I'm quite late to the party, but if, like me, you've stumbled upon this page via [your favorite search engine], I'd like to be the one to give you the good news:
While Python dicts will never be naturally sorted, it's trivial to use them as if they are. Assuming that your keys are, in fact, integers, simply pass your favorite dict, D, to the sorted built-in like so:
for index, item in sorted(D.items()):
print("index:", index, "item:", item)
D.items() returns a class dict_items with an __iter__ method which, when called, as by the for or in statements, returns an iterator, yielding key-value pairs, which can be iterated over like any other iterable.
sorted takes the iterator and returns a list, so if D = {1: "alpha", 3: "charlie", 2: "bravo"}, then what is returned by sorted is the sorted list [(1, "alpha"), (2, "bravo"), (3, "charlie")].

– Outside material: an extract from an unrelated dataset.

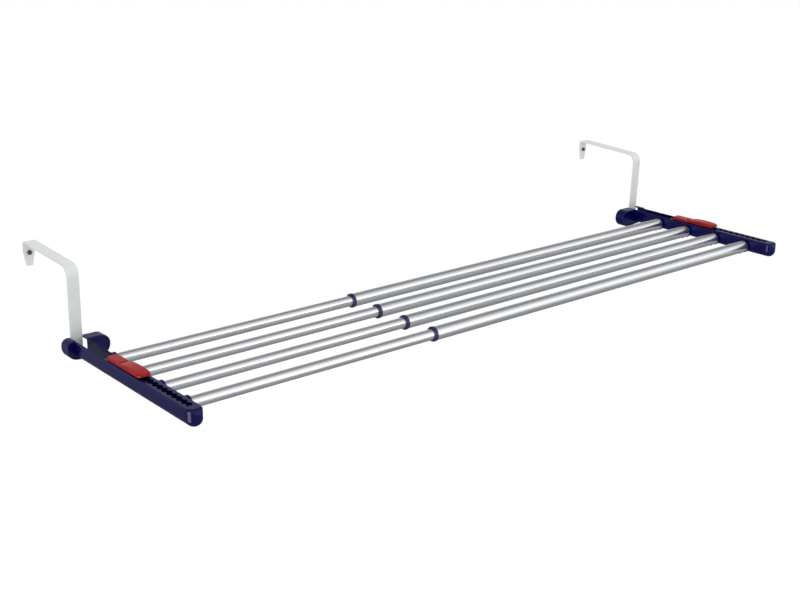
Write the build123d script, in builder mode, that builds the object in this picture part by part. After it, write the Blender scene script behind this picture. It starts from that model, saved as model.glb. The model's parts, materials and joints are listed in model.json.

It's also possible to sort by a specific element:
sorted(D.items(), key=lambda x: x[1])
Or by some other, arbitrary, even nondeterministic, sorting criterion:
sorted(D.items(), lambda _: random.randint(0, 100))
The construction of the list from the dict is an operation O(n) in time and space, and Python's sorting algorithm, Timsort, is very efficient (O(n log n) in the average case), so in the vast majority of real-world use cases, runtime performance isn't something worth worrying about.